Your response—and what you do inside the business—should be different for each category.
If most negatives are expectation gaps, you probably have a content and communication problem. If they’re quality failures, you have a product or operations problem. If they’re mostly about late delivery or damaged boxes, it’s a fulfilment problem. Seeing those patterns clearly is the first step to fixing them.
What you can and can’t do about them
It’s important to understand the rules before you act. Amazon’s guidelines are strict, and ignoring them is a fast track to bigger trouble than a bad rating.
You are not allowed to offer incentives in exchange for a positive review or for changing or removing a negative one. You can’t promise refunds, vouchers or free products explicitly tied to editing feedback. You also can’t argue with customers in a way that becomes harassment or pressure.
What you can do is respond publicly to a review in a measured way, and where Buyer–Seller Messaging allows, you can contact the customer to try to resolve the issue offline. If a review clearly violates Amazon’s community guidelines—for example, it contains hate speech, personal info, or is completely unrelated to the product—you can flag it for removal.
The line is simple: correct genuine problems, communicate like a grown-up, and never try to “buy” better reviews.
How to respond publicly without making it worse
Your public reply is not really for the original reviewer. It’s for the hundreds or thousands of shoppers who will read that review later and want to see what you did about it.
A useful structure is:
- Acknowledge the experience – “We’re sorry this didn’t meet your expectations.”
- Clarify without arguing – “The product is designed for X; we clearly didn’t make that obvious enough.”
- Offer a path to resolution – “Please reach out to us via [route] so we can help put this right.”
- Show you’re learning – “We’ve updated our instructions / are reviewing our packaging based on this feedback.”
The tone should be calm, human and brief. Never accuse the customer of using the product incorrectly, even if from your side that’s what happened. You can explain and educate, but if it reads as “you’re wrong,” you lose the future reader.
Handled properly, a good reply can neutralise much of the damage of a one-star comment by showing that you fight problems, not customers.
Turning complaints into fixes
The real value of negative reviews is in what you do internally after you read them. A simple process might include someone responsible for regularly scanning new reviews and flagging serious or recurring issues, a quick categorisation of each theme, and clear assignment to the right team.
If you see repeated mention of the same flaw—e.g. a particular part that breaks, a material that stains, or a poor fit on certain devices—that issue should be on the product roadmap, not just on the “annoying reviews” list.
Similarly, if many people complain that a product is smaller than expected, that’s not a prompt to change the product; it’s a sign that your images, bullets and A+ content aren’t setting expectations properly. That’s on your listing, not on the buyer.

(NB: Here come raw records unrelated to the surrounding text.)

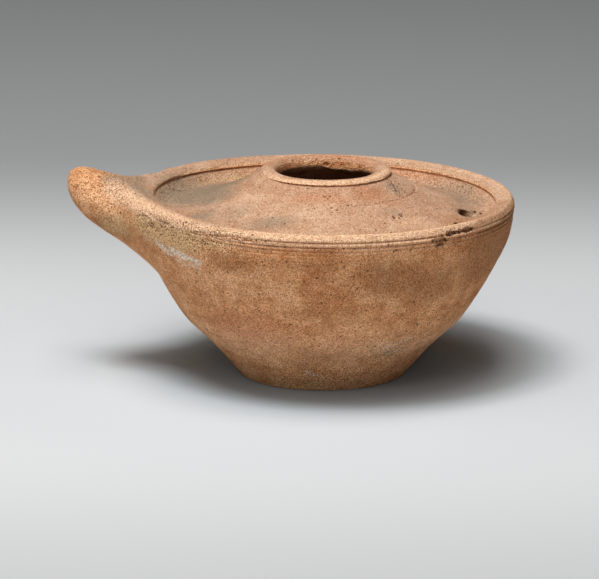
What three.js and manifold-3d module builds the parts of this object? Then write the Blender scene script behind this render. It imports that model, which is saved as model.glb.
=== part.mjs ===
// Terracotta oil lamp of one piece: a wheel-made bowl, a sunk lid with a raised filling collar,
// a small drain hole in the lid and a solid thumb-shaped lug.
// Millimetres, +Z up. The origin is the middle of the flat underside and the lug points along -X.
import * as THREE from "three";
import { mergeVertices } from "three/addons/utils/BufferGeometryUtils.js";
import Module from "manifold-3d";

const wasm = await Module();
wasm.setup();

// Driving dimensions of the bowl
const footRadius = 24.7;
const footEdgeHeight = 1.0;
const rimRadius = 55.2;
const rimHeight = 50.5;
const wall = 4.4;
const floorThickness = 5.2;
const leanPerMillimetre = 0.0113;
const dipPerMillimetre = 0.0075;

// Rim band: a rounded roll with fine turned grooves under it
const rimCrestRadius = 54.0;
const rimCrestHeight = 52.8;
const rimInnerRadius = 49.6;
const rimInnerHeight = 51.0;
const grooveDepth = 0.4;
const grooveHalfWidth = 0.34;
const grooveFlare = 0.06;
const grooves = [[55.02, 48.15], [55.18, 49.3]];
const ridge = [55.26, 50.05];
const rimCrease = [54.78, 50.7];
const rimRollStations = [
  [rimRadius - 0.15, 51.3],
  [rimCrestRadius, rimCrestHeight],
  [51.9, 52.5],
  [50.1, 51.85],
  [rimInnerRadius, rimInnerHeight],
];

// Sunk lid: a shallow gutter inside the rim and a hollow-sided cone up to the collar
const gutterRadius = 46.4;
const gutterHeight = 47.75;
const collarFootRadius = 19.0;
const collarFootHeight = 58.95;
const gutterSlope = [[50.0, 50.55], [48.7, 49.15]];
const coneStations = [
  [gutterRadius, gutterHeight],
  [40.0, 49.1],
  [32.5, 52.1],
  [26.3, 54.9],
  [collarFootRadius, collarFootHeight],
];

// Collar lip round the filling hole
const lipRadius = 19.3;
const lipTopHeight = 60.9;
const mouthRadius = 14.2;
const throatHeight = 57.6;
const throatFlare = 0.5;
const lipStations = [
  [lipRadius - 0.15, collarFootHeight + 0.4],
  [lipRadius, 59.85],
  [18.5, 60.45],
  [17.2, lipTopHeight],
  [15.7, 60.7],
  [14.6, 59.8],
  [mouthRadius, 58.6],
  [mouthRadius, throatHeight],
];

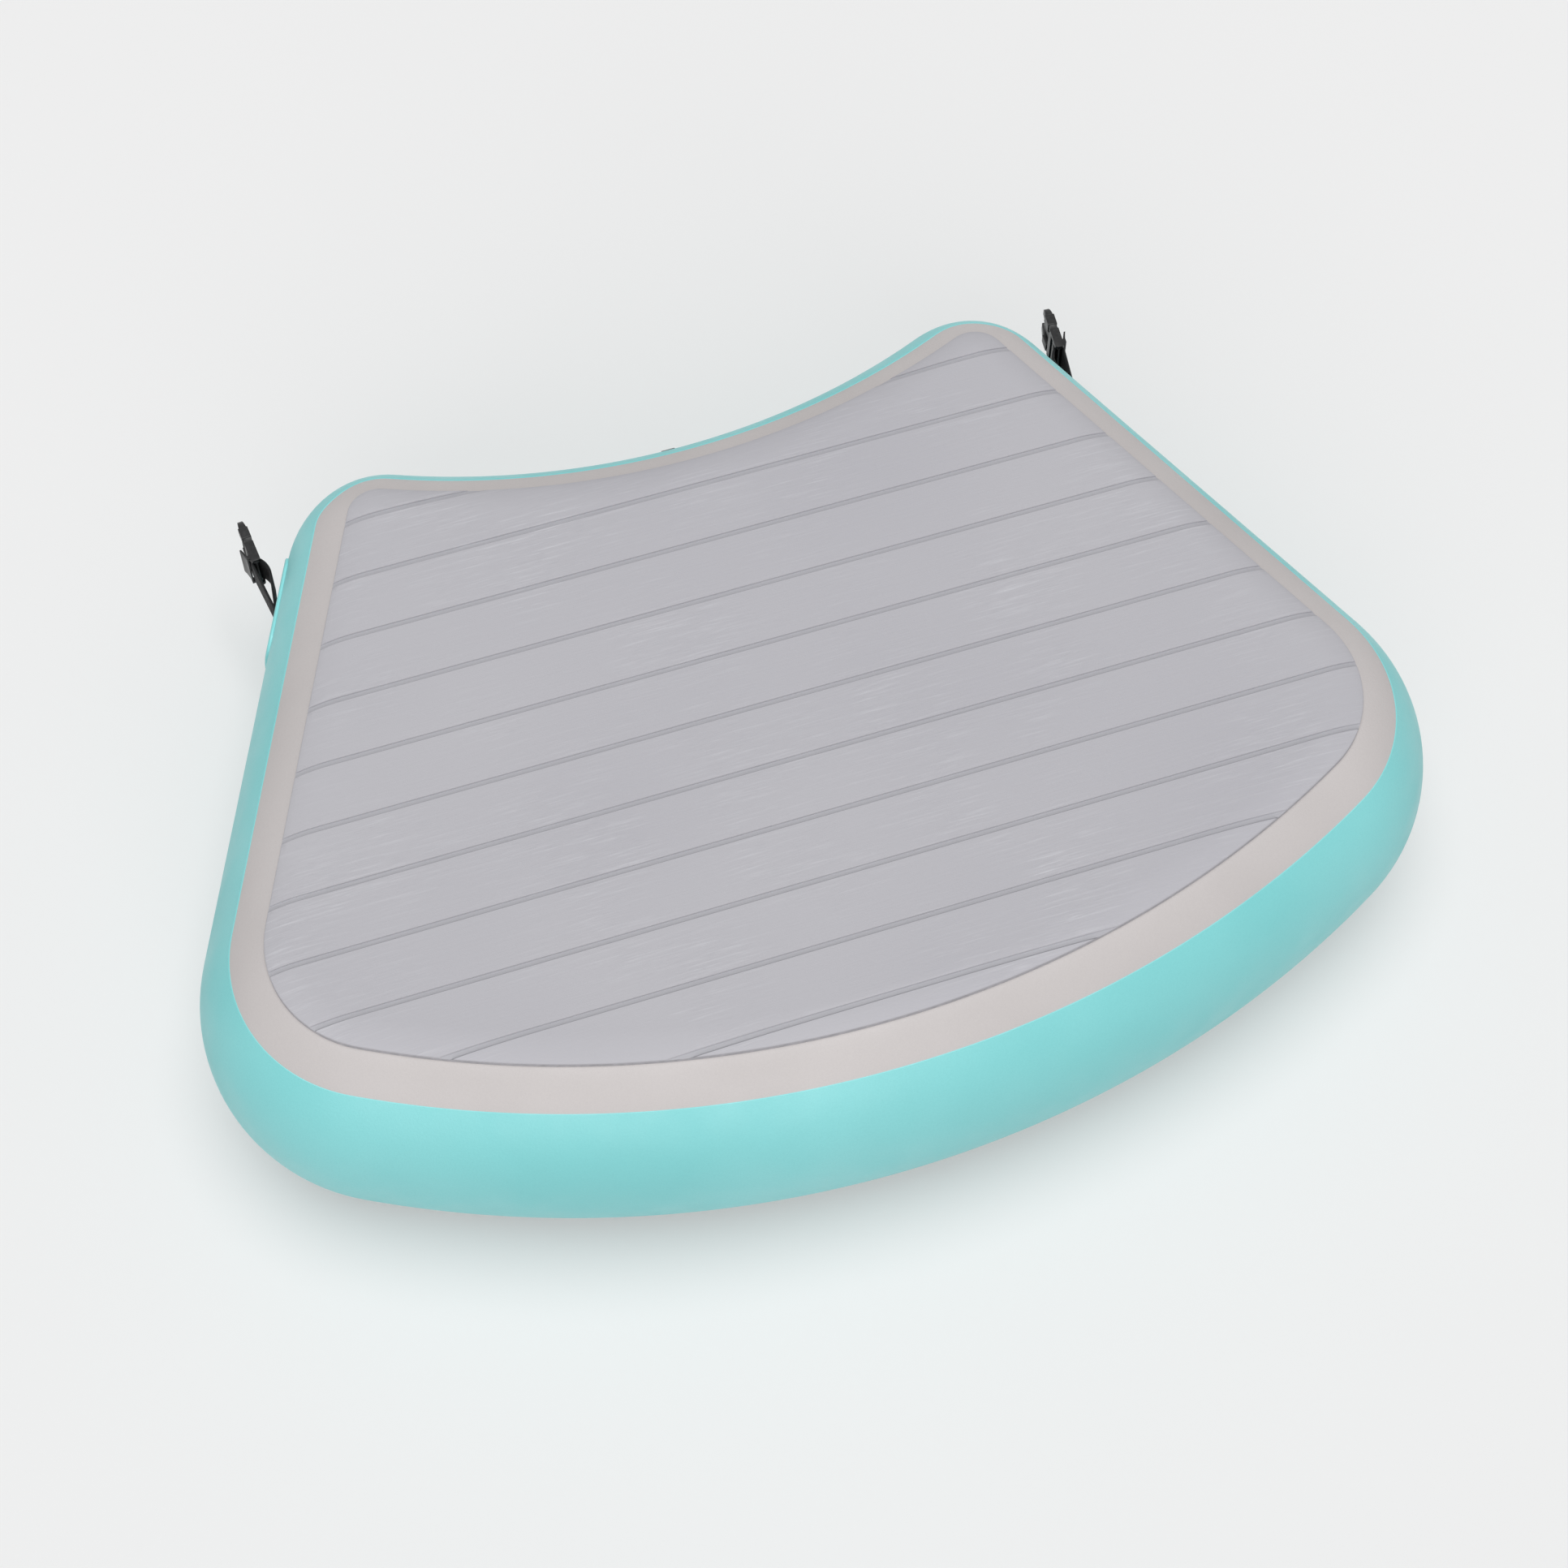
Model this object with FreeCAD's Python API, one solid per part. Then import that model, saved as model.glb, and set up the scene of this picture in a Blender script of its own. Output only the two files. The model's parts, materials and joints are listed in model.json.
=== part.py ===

When to escalate to Amazon for removal?
There are times when a review simply shouldn’t stay up. That’s generally limited to cases where the review is clearly about a different product or brand, contains abusive language, personal data or policy-violating content, or is completely unrelated to the product.
In those situations, use the “Report” function or raise a case with Seller Support or Brand Registry with a clear explanation referring to Amazon’s policies. Don’t expect every harsh review to be removed; most will not. Reserve escalation for clear-cut violations, not for feedback you merely disagree with.
Preparing your team to handle negativity
Negative reviews can be demoralising if they’re taken personally. One practical step is to route them through a small group responsible for analysis rather than dropping every new 1-star into a company-wide chat channel. That group can summarise what’s happening so the conversation stays constructive.
Customer service also needs tools: example responses that fit your brand voice, clear guidance on when to offer refunds or replacements, and a simple path for feeding insights back into product and marketing.
Negative reviews as proof of humanity
In the end, what damages a brand most on Amazon is rarely the presence of negative reviews. It’s ignoring them, arguing with them, or failing to fix the real problems they reveal.
A product with a handful of well-managed critiques often looks more authentic than one with nothing but bland praise. Shoppers see that issues are limited, that you own your mistakes, and that you’re iterating.
In a marketplace where dozens of listings can look interchangeable at first glance, that behaviour becomes part of your differentiation. Great products will still draw occasional bad reviews; great brands use those reviews as fuel to improve.